After a tumultuous year of transition for the Greater Oswego-Fulton Chamber of Commerce, its new leadership team is working to redefine the origination’s role in the community and in the minds and hearts of its members and future members.
Executive Director Greg Mills and Assistant Director Danielle Hayden have joined forces to create a dynamic force to be visible and build credibility with the business community.
“My job, and what I think my skill set is, I facilitate,” Mills said during an interview with Oswego County Today. “I bring people together, I bring conversations forward.”
Mills was brought on by the Chamber’s Board of Directors in October after a six-month search to replace previous Executive Director Beth Hilton.
“This is a new start,” Mills said. “So hopefully when people look at that … human nature is going to say ‘why did that happen, why did you do this or why did they do that’. I’m not in a position, nor do I want to spend any time trying to define that because I can’t. I’m not the person to do that. What I am in a role to do is to work with Danielle and (administrative assistant) Lowell Hutcheson to make our organization what it can be and what it could be.”
Mills was quick to emphasize that during the transition there were people in place working to make sure the chamber moved forward.
“Under those circumstances, you’re the ‘guy in the boat’ trying to bail the water – you’re just trying to stay afloat,” the executive director said. “How do you progress, how do you move forward? I think that was really difficult. All they could focus on was, ‘We need to keep this chamber open.'”
Shortly after Mills assumed the helm, in November Hayden rejoined the chamber.
She previously worked for eight years as chamber events coordinator but left in April 2011 after accepting the position as branch director for American Red Cross.
When the Red Cross announced three-and-a-half years later, in October 2014, that it was dissolving the branch director job, another door opened for Hayden.
“For me, that was a blessing,” Mills said. “To have somebody with the experience in the community, the experience in the chamber, the recognition in the community. We have a brand new team.”
Now Mills and Hayden together strive to bring back a vitality to the chamber for its members and the community, but the duo said in some ways how to accomplish that task is not easy.
“We don’t always know what that is. We need to ask,” Mills said. “And that’s where visibility and presence and credibility come in to it. We go out there and ask the questions.”
Hayden added that this fresh start is like a blank slate which gives her the opportunity to re-write the rules of engagement and get more personal.

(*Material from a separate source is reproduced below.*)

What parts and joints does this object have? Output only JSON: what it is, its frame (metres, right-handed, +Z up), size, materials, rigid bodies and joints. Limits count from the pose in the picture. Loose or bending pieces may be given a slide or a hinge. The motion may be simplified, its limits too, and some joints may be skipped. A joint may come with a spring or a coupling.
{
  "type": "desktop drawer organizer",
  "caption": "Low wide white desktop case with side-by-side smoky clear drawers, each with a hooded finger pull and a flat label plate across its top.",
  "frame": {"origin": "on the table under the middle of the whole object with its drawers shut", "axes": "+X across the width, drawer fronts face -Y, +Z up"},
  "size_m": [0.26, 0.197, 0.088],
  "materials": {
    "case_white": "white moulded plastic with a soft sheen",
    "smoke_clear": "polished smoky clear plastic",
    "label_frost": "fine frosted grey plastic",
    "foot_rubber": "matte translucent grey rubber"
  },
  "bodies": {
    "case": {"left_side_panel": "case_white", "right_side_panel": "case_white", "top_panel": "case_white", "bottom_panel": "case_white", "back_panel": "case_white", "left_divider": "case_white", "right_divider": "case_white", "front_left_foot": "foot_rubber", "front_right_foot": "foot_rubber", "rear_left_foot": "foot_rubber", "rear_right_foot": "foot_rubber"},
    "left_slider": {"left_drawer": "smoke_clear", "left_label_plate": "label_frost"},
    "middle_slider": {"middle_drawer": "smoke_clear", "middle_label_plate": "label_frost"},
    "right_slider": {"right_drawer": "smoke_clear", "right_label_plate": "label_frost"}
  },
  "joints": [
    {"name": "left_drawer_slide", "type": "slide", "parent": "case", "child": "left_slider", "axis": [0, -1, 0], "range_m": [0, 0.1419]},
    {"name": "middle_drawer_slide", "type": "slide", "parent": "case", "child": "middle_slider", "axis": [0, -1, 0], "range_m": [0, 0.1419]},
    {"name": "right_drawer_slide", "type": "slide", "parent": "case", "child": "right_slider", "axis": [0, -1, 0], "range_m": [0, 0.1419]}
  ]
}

“Instead of just saying, ‘Hey, this is who we are, let us know what you need, see ya later,’ we’re in a position now where I think we need to go out and meet with people, tour their facilities, find out more about them, get an idea of what their favorite color is,” Hayden said.

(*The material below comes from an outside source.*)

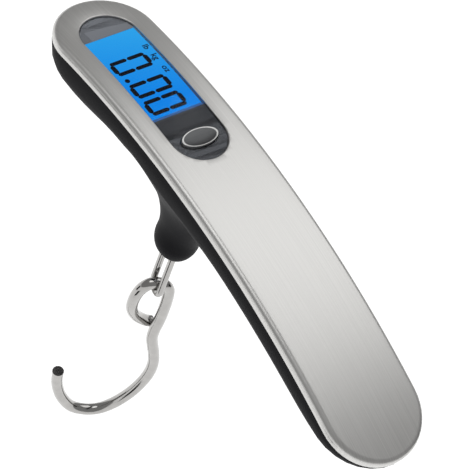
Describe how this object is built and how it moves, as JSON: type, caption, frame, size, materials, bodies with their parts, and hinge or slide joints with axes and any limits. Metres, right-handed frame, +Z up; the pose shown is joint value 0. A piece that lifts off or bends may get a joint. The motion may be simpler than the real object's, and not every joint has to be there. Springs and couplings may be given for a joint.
{
  "type": "digital luggage scale",
  "caption": "Hand-held digital luggage scale: arched steel-faced handle with a backlit display and button, and a wire hook on a swivelling link.",
  "frame": {"origin": "crown of the steel face at mid-length, where the hand closes round the handle", "axes": "+X along the handle away from the display end, +Y across it, +Z up out of the face; the hook hangs towards -Z"},
  "size_m": [0.1534, 0.0309, 0.1279],
  "materials": {
    "brushed_face": "brushed along the length",
    "clear_lens": "clear polished",
    "grey_film": "dark grey print seen through the lens",
    "inner_plastic": "moulded, unpainted",
    "shell_plastic": "satin black",
    "button_metal": "silver-grey, smooth",
    "pale_plastic": "moulded",
    "blue_display": "lit blue from behind",
    "guide_plastic": "milky",
    "strip_rubber": "matt",
    "board_green": "solder mask",
    "blob_black": "cast resin",
    "screw_steel": "zinc plated",
    "cell_steel": "nickel plated",
    "contact_brass": "spring brass",
    "plate_steel": "turned and plated",
    "beam_aluminium": "milled",
    "gauge_film": "foil on amber film",
    "wire_red": "wire sleeve",
    "hook_chrome": "polished"
  },
  "bodies": {
    "handle": {"face_plate": "brushed_face", "lens_panel": "clear_lens", "mask_film": "grey_film", "mid_frame": "inner_plastic", "lower_shell": "shell_plastic", "switch_body": "inner_plastic", "lcd_glass": "blue_display", "light_guide": "guide_plastic", "backlight_leds": "guide_plastic", "zebra_strips": "strip_rubber", "main_pcb": "board_green", "chip_blob": "blob_black", "pcb_screws": "screw_steel", "coin_cell": "cell_steel", "cell_contact_minus": "contact_brass", "cell_contact_plus": "contact_brass", "load_plate": "plate_steel", "plate_screws": "screw_steel", "load_cell": "beam_aluminium", "strain_gauges": "gauge_film", "gauge_wires": "wire_red", "load_cell_screws": "screw_steel", "case_screws": "screw_steel"},
    "battery_door": {"battery_door": "shell_plastic"},
    "button": {"power_button": "button_metal"},
    "plunger": {"switch_plunger": "pale_plastic"},
    "stud": {"pull_stud": "plate_steel", "stud_washer": "screw_steel", "stud_nut": "screw_steel", "clevis_pin": "plate_steel"},
    "link": {"pull_link": "hook_chrome"},
    "hook": {"hook": "hook_chrome"}
  },
  "joints": [
    {"name": "button_press", "type": "slide", "parent": "handle", "child": "button", "axis": [0.0816, 0, -0.9967], "range_m": [0, 0.0004], "stiffness_N_per_m": 1500},
    {"name": "plunger_press", "type": "slide", "parent": "handle", "child": "plunger", "axis": [0.1556, 0, -0.9878], "range_m": [0, 0.0004]},
    {"name": "door_lift", "type": "slide", "parent": "handle", "child": "battery_door", "axis": [0.2056, 0, -0.9786], "range_m": [0, 0.01]},
    {"name": "stud_swivel", "type": "hinge", "parent": "handle", "child": "stud", "pos_m": [-0.014, 0, -0.02], "axis": [0, 0, 1], "continuous": true},
    {"name": "link_swing", "type": "hinge", "parent": "stud", "child": "link", "pos_m": [-0.014, 0, -0.0374], "axis": [0.342, 0.9397, 0], "range_deg": [-6, 19]},
    {"name": "hook_swing", "type": "hinge", "parent": "link", "child": "hook", "pos_m": [-0.01147, -0.00092, -0.05994], "axis": [0.9136, -0.4067, 0], "range_deg": [-45, 30]}
  ],
  "couplings": [
    {"joint": "plunger_press", "follows": "button_press", "ratio": 1}
  ]
}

The directors’ current action plan is to go into the field, meet people, and learn what the organization should be doing to foster good business health in the community, and they expect to accomplish that by working to establish trust through visibility and engagement.
Having worked in the area for so long, Mills – who sometimes wears his heart on his sleeve – noted that he has observed and worked with many people who are afraid to talk about their struggles and afraid to ask for help.
“People open up because I open up. You build this trust,” he said through teary eyes. “By having that conversation they trust you.”
“We want to meet people but we can only meet them if we go out and introduce ourselves,” the executive director added. “They’re not going to come in and say, ‘Hey, who are you?'”
And Mills and Hayden both said they plan to better define the organization’s existing members.
“What’s their motivation, incentive, reasoning?” Mills said. “And if we haven’t identified ourselves as that partner already, that’s what we need to do. We need to redefine how people see us.”
Hayden noted some of the programs the Chamber used to facilitate like the After-Hours Perc Club and Brown Bag Lunch speakers.
“When we were over across from Pathfinder Bank we used to have great brown bag lunches,” Hayden added.”We had speakers and people would just fill the room. I think that people really enjoyed that but is it something we want to bring back?”
The dynamic of a putting people together in a room is never predictable, Hayden noted.
“It’s nice to see people come to events where you’ve got something trying to grow. In a room full of people suddenly ideas begin to grow,” she said.
She recalled a recent meeting for the Children’s Museum. “One person said, I’d like to bring in fingerprinting for the kids, and I turned around and two guys from the Oswego Police Department were there, and then they’re talking with the organizers, ‘Let’s work together, let’s collaborate.'”
“Even those small networking events we have are important,” Hayden said.